Pharmaceuticals major Ranbaxy, which has found itself caught in controversies and falling financial performance, is reportedly looking at exiting some smaller markets as part of its cost optimisation plans.

The company may exit markets such as Peru, which do not contribute significantly to its profit margins.

Without divulging details, a Ranbaxy spokesperson said: “Ranbaxy’s overall strategy will be to secure leadership in select therapeutic areas and emerge as a leading company in certain key markets that we have identified.”

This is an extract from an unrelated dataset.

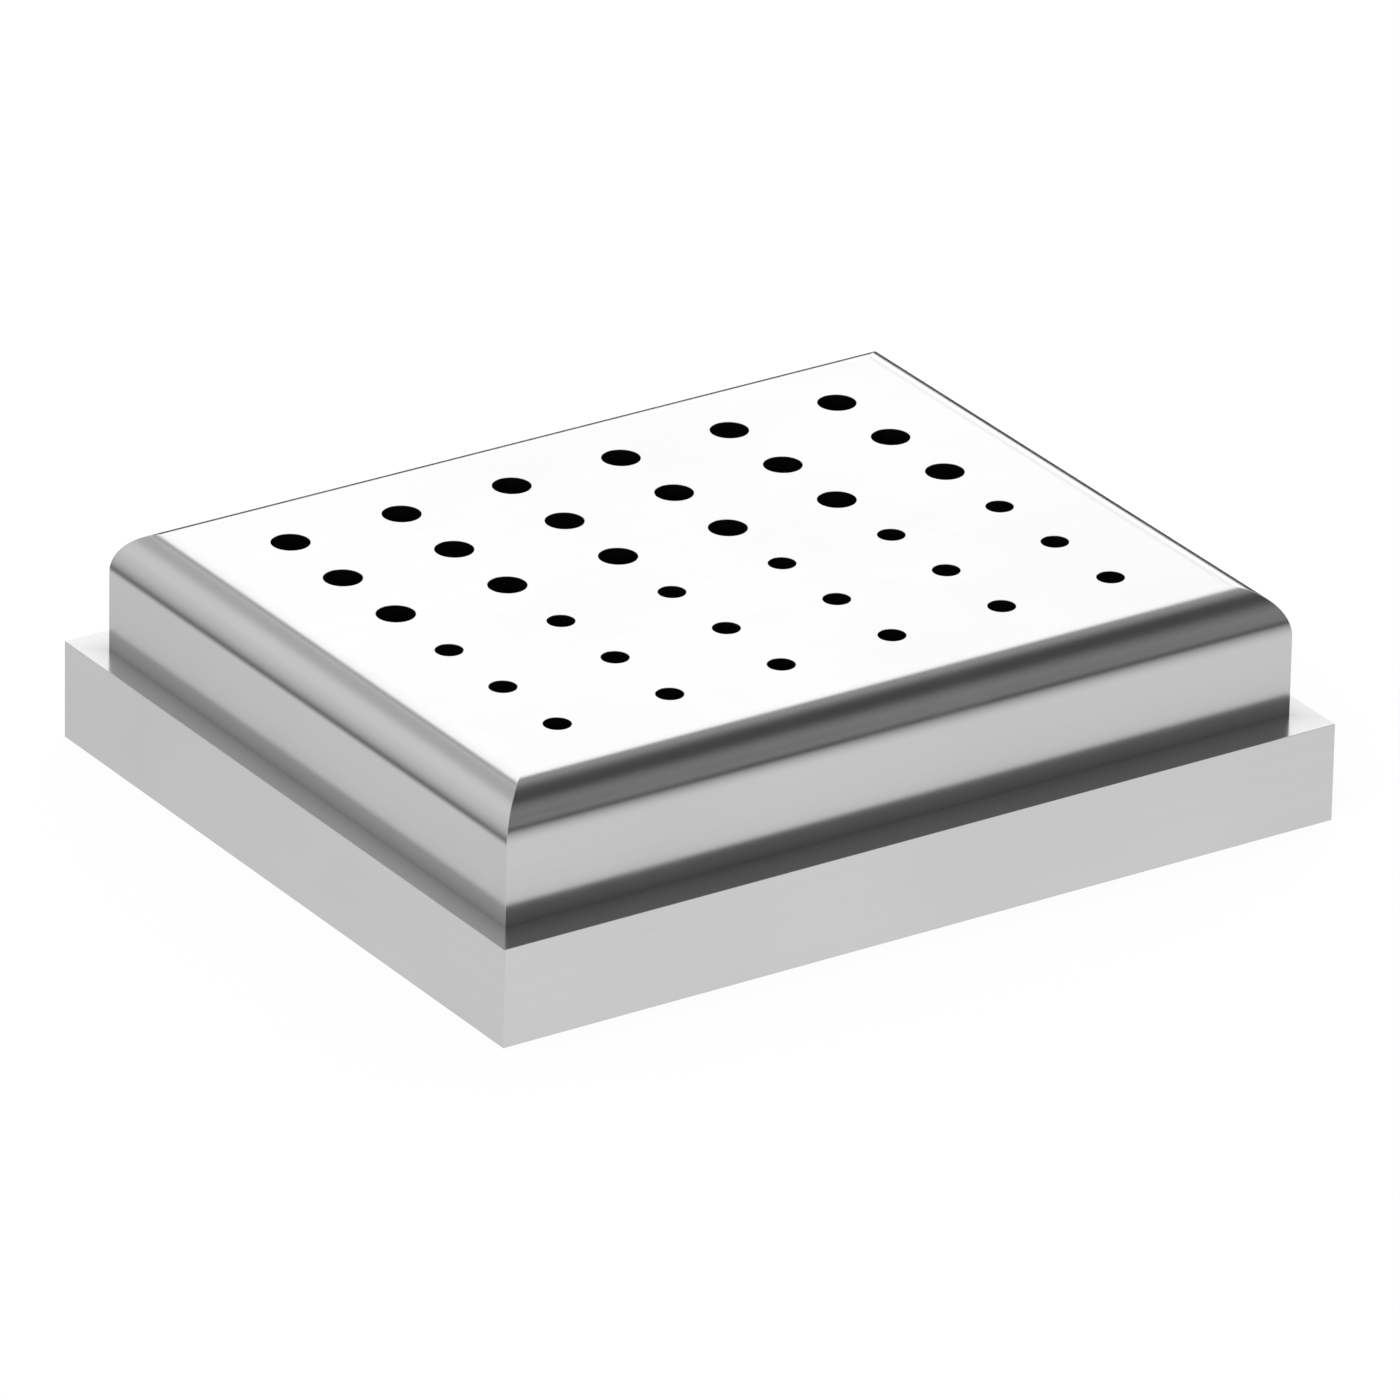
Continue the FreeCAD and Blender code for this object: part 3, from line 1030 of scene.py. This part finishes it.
@dataclass
class Fasteners(Assembly):
    """Four threaded posts and the twelve screws."""

    thread_pitch: float = 0.4
    thread_depth: float = 0.14
    # Along one turn of the thread: the share of the pitch and the share of the depth.
    thread_section: tuple[tuple[float, float], ...] = ((0.15, 0.0), (0.5, 1.0), (0.85, 0.0))
    bore: float = 1.0
    shank: float = 0.95
    post_chamfer: float = 0.18
    socket_sides: int = 6
    socket_across_flats: float = 1.25
    socket_depth: float = 0.6
    socket_land: float = 0.95
    tip_chamfer: float = 0.25
    sink_depth: float = 0.8
    sunk_rim: float = 0.1
    low_head: float = 1.1
    head_edge: float = 0.35
    dome_steps: int = 8

    def build(self) -> None:
        """Turn and dress all sixteen pieces."""
        for number in CORNERS:
            self._post(f"pillar_{number}", f"post_{number}")
            self._sunk_screw(f"pillar_screw_{number}")
            self._sunk_screw(f"plate_screw_{number}")
            self._low_screw(f"guide_screw_{number}")

    def _post(self, node: str, shown: str) -> None:
        """Turn one post with chamfered ends.

        Args:
            node: the solid that it stands for.
            shown: the post's name.
        """
        low, high = solid_box(node)
        radius, cut = (high.x - low.x) / 2, self.post_chamfer
        section = [
            (self.bore, low.z),
            (radius - cut, low.z),
            (radius, low.z + cut),
            (radius, high.z - cut),
            (radius - cut, high.z),
            (self.bore, high.z),
            (self.bore, low.z),
        ]
        work = Workpiece()
        work.turn(section, _centre(node))
        self.dress(work.finished(shown), node, "box", "turned_steel", self.book.post)

    def _thread(self, start: float, end: float) -> Section:
        """Draw the section of a shank with its thread's grooves.

        Args:
            start: the height where the thread begins.
            end: the height of the tip.

        Returns:
            Pairs of radius and height, from the start to the tip's rim.
        """
        way = math.copysign(1.0, end - start)
        turns = int((abs(end - start) - self.tip_chamfer) / self.thread_pitch)
        section = [(self.shank, start)]
        for turn in range(turns):
            for along, deep in self.thread_section:
                height = start + way * self.thread_pitch * (turn + along)
                section.append((self.shank - self.thread_depth * deep, height))
        section.append((self.shank, end - way * self.tip_chamfer))
        section.append((self.shank - self.tip_chamfer, end))
        return section

    def _sunk_screw(self, node: str) -> None:
        """Turn a screw whose flat head points down.

        Args:
            node: the solid that it stands for.
        """
        low, high = solid_box(node)
        head = (high.x - low.x) / 2
        section = [(self.socket_land, low.z), (head - self.sunk_rim, low.z), (head, low.z + self.sunk_rim)]
        section += self._thread(low.z + self.sink_depth, high.z) + [(0.0, high.z)]
        self._socketed(node, section, low.z, 1.0)

    def _low_screw(self, node: str) -> None:
        """Turn a screw whose low domed head points up.

        Args:
            node: the solid that it stands for.
        """
        low, high = solid_box(node)
        head = (high.x - low.x) / 2
        seat = high.z - self.low_head
        rise = self.low_head - self.head_edge
        reach = head - self.socket_land
        radius = (reach**2 + rise**2) / (2 * rise)
        section = [(self.socket_land, high.z)]
        for step in range(1, self.dome_steps):
            out = reach * step / self.dome_steps
            section.append((self.socket_land + out, high.z - radius + math.sqrt(radius**2 - out**2)))
        section += [(head, seat + self.head_edge), (head, seat)]
        section += self._thread(seat, low.z) + [(0.0, low.z)]
        self._socketed(node, section, high.z, -1.0)

    def _socketed(self, node: str, section: Section, face: float, inwards: float) -> None:
        """Turn a screw and sink the six-sided socket into its head.

        Args:
            node: the solid that it stands for.
            section: pairs of radius and height, from the head's land to the axis.
            face: the height of the head's face.
            inwards: +1 or -1, the way that the socket goes.
        """
        centre = _centre(node)
        work = Workpiece()
        work.turn(section, centre)
        corner = self.socket_across_flats / 2 / math.cos(math.pi / self.socket_sides)
        socket = Drilling(centre.x, centre.y, corner)
        land = [edge for edge in work.level_edges(work.mesh.verts, face) if edge.is_boundary]
        mouth = work.ring(socket, face, self.socket_sides)
        floor = work.ring(socket, face + inwards * self.socket_depth, self.socket_sides)
        work.fill(land, mouth)
        work.join(mouth, floor)
        work.fill(floor)
        self.dress(work.finished(f"{node}_detailed"), node, "box", "screw_steel", self.book.screw)


# Studio


Stops = tuple[tuple[float, float], ...]
NADIR = -90.0
ZENITH = 90.0


@dataclass(frozen=True)
class Outlook:
    """What lies round the box from one heading on, as brightness by elevation, all in degrees."""

    start: float
    blend: float
    stops: Stops


OPEN_ROOM: Stops = (
    (-90, 0.90), (-20, 0.90), (-8, 0.74), (0, 0.50), (6, 0.58), (14, 0.95), (45, 1.05), (62, 0.62),
    (74, 0.66), (90, 1.0),
)
LEFT_WALL: Stops = (
    (-90, 0.88), (-25, 0.87), (-22, 0.74), (-19, 0.32), (-16.5, 0.16), (-14, 0.24), (-11.5, 0.42),
    (-7.5, 0.55), (-4, 0.64), (0, 0.72), (4, 0.77), (8, 0.81), (12, 0.84), (16, 0.88), (19, 0.90),
    (29, 0.90), (32, 0.84), (34.5, 0.72), (36.5, 0.60), (38.2, 0.57), (40, 0.61), (60, 0.55),
    (74, 0.62), (90, 1.0),
)
SEAM_FOOT: Stops = ((-90, 0.88), (-25, 0.87), (-10, 0.60), (0, 0.70), (20, 0.90))
LIGHT_SEAM: Stops = (*SEAM_FOOT, (38, 0.74), (60, 0.55), (74, 0.62), (90, 1.0))
DARK_SEAM: Stops = (*SEAM_FOOT, (38, 0.48), (60, 0.50), (74, 0.62), (90, 1.0))
ABOVE_WINDOW: Stops = (
    (41, 1.60), (42.4, 1.20), (44, 0.50), (46, 0.30), (49.5, 0.34), (52, 0.40), (54.5, 0.36),
    (58, 0.25), (62, 0.27), (74, 0.60), (90, 1.0),
)
DARK_FLOOR: Stops = ((-90, 0.88), (-27, 0.86), (-23, 0.03), (-2, 0.03), (-0.5, 0.36), (2.2, 1.60))
FAINT_BAR: Stops = ((16, 1.60), (18, 1.46), (20, 1.46), (22, 1.60))
DARK_BAR: Stops = ((11, 1.60), (14, 1.50), (17, 1.30), (21, 1.30), (23, 1.48), (25, 1.60))
WINDOW: Stops = (
    (-90, 0.88), (-20, 0.86), (-8, 0.72), (-1, 0.70), (2, 1.60), *FAINT_BAR, *ABOVE_WINDOW,
)
WINDOW_OVER_DARK_FLOOR: Stops = (*DARK_FLOOR, *FAINT_BAR, *ABOVE_WINDOW)
BARRED_WINDOW: Stops = (*DARK_FLOOR, *DARK_BAR, *ABOVE_WINDOW)
DARK_ARCH: Stops = (
    (-90, 0.90), (-20, 0.88), (-8, 0.72), (0, 0.62), (8, 0.80), (24, 0.84), (32, 0.32), (37, 0.26),
    (39, 0.25), (43, 0.225), (47, 0.18), (51, 0.125), (54, 0.080), (58, 0.064), (66, 0.13),
    (74, 0.60), (90, 1.0),
)
DARK_CORNER: Stops = (
    (-90, 0.95), (-25, 0.94), (-20, 0.915), (-15, 0.86), (-10, 0.76), (-5, 0.63), (-1, 0.50),
    (2, 0.34), (4, 0.16), (6, 0.07), (9, 0.10), (12, 0.215), (15, 0.25), (20, 0.25), (24, 0.225),
    (28, 0.225), (32, 0.25), (36, 0.262), (39, 0.25), (43, 0.23), (50, 0.30), (60, 0.50),
    (74, 0.66), (90, 1.0),
)


@dataclass(frozen=True)
class Softbox:
    """A wide soft light that faces the box: where it hangs, how wide it is, and its power in watts."""

    name: str
    place: tuple[float, float, float]
    width: float
    power: float


@dataclass
class Studio:
    """The pale ground, the soft surroundings that the steel mirrors, and two soft lights."""

    ground_size: float = 6.0
    ground: TableFinish = TableFinish("pale_table", glow=1.01, share_of_shadow=0.10)
    ground_drop: float = 0.02 * MILLIMETRE
    softboxes: tuple[Softbox, ...] = (
        Softbox("key_softbox", (-0.9, -0.5, 1.3), 1.2, 14.0),
        Softbox("fill_softbox", (1.0, 0.6, 1.2), 1.4, 9.0),
    )
    backdrop: float = 0.99
    brightest: float = 2.0
    around: tuple[Outlook, ...] = (
        Outlook(-180.0, 0.0, OPEN_ROOM),
        Outlook(-95.0, 40.0, LEFT_WALL),
        Outlook(-1.5, 3.0, LIGHT_SEAM),
        Outlook(4.0, 3.5, DARK_SEAM),
        Outlook(11.8, 6.0, WINDOW),
        Outlook(24.0, 4.0, WINDOW_OVER_DARK_FLOOR),
        Outlook(35.8, 2.0, BARRED_WINDOW),
        Outlook(45.5, 4.0, WINDOW),
        Outlook(73.5, 37.0, DARK_ARCH),
        Outlook(138.5, 5.0, DARK_CORNER),
        Outlook(162.0, 22.0, OPEN_ROOM),
    )

    def build(self) -> None:
        """Lay the ground, paint the surroundings and hang the lights."""
        self._lay_ground()
        self._surround()
        for softbox in self.softboxes:
            self._hang(softbox)
        settings = bpy.context.scene.view_settings
        settings.view_transform = "Standard"
        settings.look = "None"
        settings.exposure = 0.0
        settings.gamma = 1.0

    def _lay_ground(self) -> None:
        """Lay a wide level plane under the box, which the steel doesn't mirror."""
        work = bmesh.new()
        level = Matrix.Translation((0.0, 0.0, -self.ground_drop))
        bmesh.ops.create_grid(work, x_segments=1, y_segments=1, size=self.ground_size / 2, matrix=level)
        mesh = bpy.data.meshes.new("table_top")
        work.to_mesh(mesh)
        work.free()
        mesh.materials.append(self.ground.material())
        ground = place_in_scene("table_top", mesh)
        ground.visible_glossy = False
        log.info("table_top laid, %.1f m wide", self.ground_size)

    def _surround(self) -> None:
        """Paint the surroundings by direction: each outlook takes over from the one before it."""
        world = bpy.data.worlds.new("studio")
        bpy.context.scene.world = world
        world.use_nodes = True
        graph = Graph(world.node_tree)
        way = graph.node("ShaderNodeTexCoord").outputs["Generated"]
        east, north, up = graph.parts(way)
        heading = east.heading_with(north) * math.degrees(1.0)
        elevation = up.arcsine() * math.degrees(1.0)
        first, *others = self.around
        light = self._brightness(graph, elevation, first.stops)
        for outlook in others:
            share = heading.stepped(outlook.start - outlook.blend / 2, outlook.start + outlook.blend / 2)
            light = graph.blended(share, light, self._brightness(graph, elevation, outlook.stops))
        direct = graph.value("ShaderNodeLightPath", None, None, "Is Camera Ray")
        strength = graph.blended(direct, light * self.brightest, self.backdrop)
        shine = graph.node("ShaderNodeBackground", None, {"Color": (*WHITE, 1.0), "Strength": strength})
        graph.node("ShaderNodeOutputWorld", None, {"Surface": shine.outputs[0]})

    def _brightness(self, graph: Graph, elevation: Value, stops: Stops) -> Value:
        """Look the brightness at an elevation up on a ramp from straight down to straight up.

        Args:
            graph: the world's graph.
            elevation: the elevation in degrees.
            stops: pairs of elevation in degrees and brightness.

        Returns:
            The brightness, as a share of the brightest.
        """
        scaled = [((degrees - NADIR) / (ZENITH - NADIR), grey / self.brightest) for degrees, grey in stops]
        place = (elevation - NADIR) / (ZENITH - NADIR)
        return graph.value("ShaderNodeValToRGB", {"stops": scaled}, {0: place})

    @staticmethod
    def _hang(softbox: Softbox) -> None:
        """Hang a light and keep it out of the steel's reflections.

        Args:
            softbox: the light.
        """
        lamp = bpy.data.lights.new(softbox.name, "AREA")
        lamp.shape = "SQUARE"
        lamp.size = softbox.width
        lamp.energy = softbox.power
        holder = place_in_scene(softbox.name, lamp)
        holder.location = softbox.place
        holder.rotation_euler = (-Vector(softbox.place)).to_track_quat("-Z", "Y").to_euler()
        holder.visible_glossy = False


@dataclass
class PortraitCamera:
    """The camera, placed where the portrait was taken from."""

    position: Vector = field(default_factory=lambda: Vector((-0.500913, -0.750687, 0.433481)))
    heading: float = 33.7246
    downward: float = 25.3822
    roll: float = 1.1229
    focal_length: float = 420.456
    sensor: float = 36.0
    nearest: float = 0.05
    farthest: float = 50.0

    def place(self) -> None:
        """Set the camera up and make it the scene's camera."""
        heading, downward, roll = (math.radians(angle) for angle in (self.heading, self.downward, self.roll))
        along = math.cos(downward)
        forward = Vector((math.sin(heading) * along, math.cos(heading) * along, -math.sin(downward)))
        level = forward.cross(Vector((0.0, 0.0, 1.0))).normalized()
        upward = level.cross(forward)
        right = level * math.cos(roll) + upward * math.sin(roll)
        top = right.cross(forward)
        lens = bpy.data.cameras.new("portrait_camera")
        lens.lens = self.focal_length
        lens.sensor_width = self.sensor
        lens.clip_start = self.nearest
        lens.clip_end = self.farthest
        camera = place_in_scene("portrait_camera", lens)
        turn = Matrix((right, top, -forward)).transposed()
        camera.matrix_world = Matrix.Translation(self.position) @ turn.to_4x4()
        bpy.context.scene.camera = camera
        log.info("portrait_camera placed, %.1f mm lens", self.focal_length)


# Main


def bur_drillings(record: dict[str, Any]) -> list[Drilling]:
    """Read the bur holes from the record's mounts.

    Args:
        record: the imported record.

    Returns:
        The holes.
    """
    bores = [mount for mount in record["mounts"] if mount["kind"] == "bore"]
    places = [[part / MILLIMETRE for part in mount["pos_m"]] for mount in bores]
    return [Drilling(x, y, mount["dims"]["r_mm"]) for (x, y, _), mount in zip(places, bores)]


def main() -> None:
    """Load the frame, place the camera, and build every sub-assembly and the studio."""
    logging.basicConfig(level=logging.INFO, format="%(name)s: %(message)s")
    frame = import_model()
    drillings = bur_drillings(frame["record"])
    book = FinishBook()
    PortraitCamera().place()
    HoodCover(book, drillings).build()
    PlinthFrame(book).build()
    InnerPlates(book, drillings).build()
    Fasteners(book).build()
    Studio().build()


if __name__ == "__main__":
    main()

The company expects markets such as India, the US, Canada, Malaysia, Australia, Japan, China, South Africa, Nigeria, Egypt, and Morocco to play a major role in future growth and as such focus on these is likely to be high.

Hybrid model

The company spokesperson added that Ranbaxy would look at both organic and inorganic growth and would also adopt a hybrid business model in some markets.

“Under the hybrid business model, we will shape more synergistic strategies to provide both generic and innovative medicines to people across the world.

“We have identified various countries and geographies in terms of how we will run the business and in which therapeutic segment,” the spokesperson said.

According to the pharma firm, the aim is to attain a leading position through “monetisation of our ANDAs (Abbreviated New Drug Applications), differentiated product strategy, cost optimisation, improvement in productivity, effective utilisation of distribution network and superior manufacturing capability.”

The company has ground operations in 43 countries and sells its products in over 150 countries.

global presence

“We have an enviable presence in the emerging markets that are expected to experience growth in the range of 12-15 per cent per annum,” the spokesperson said.

The drug major is optimistic that by 2016 these markets will add $180 billion and that Ranbaxy will be in a position to leverage this expansion.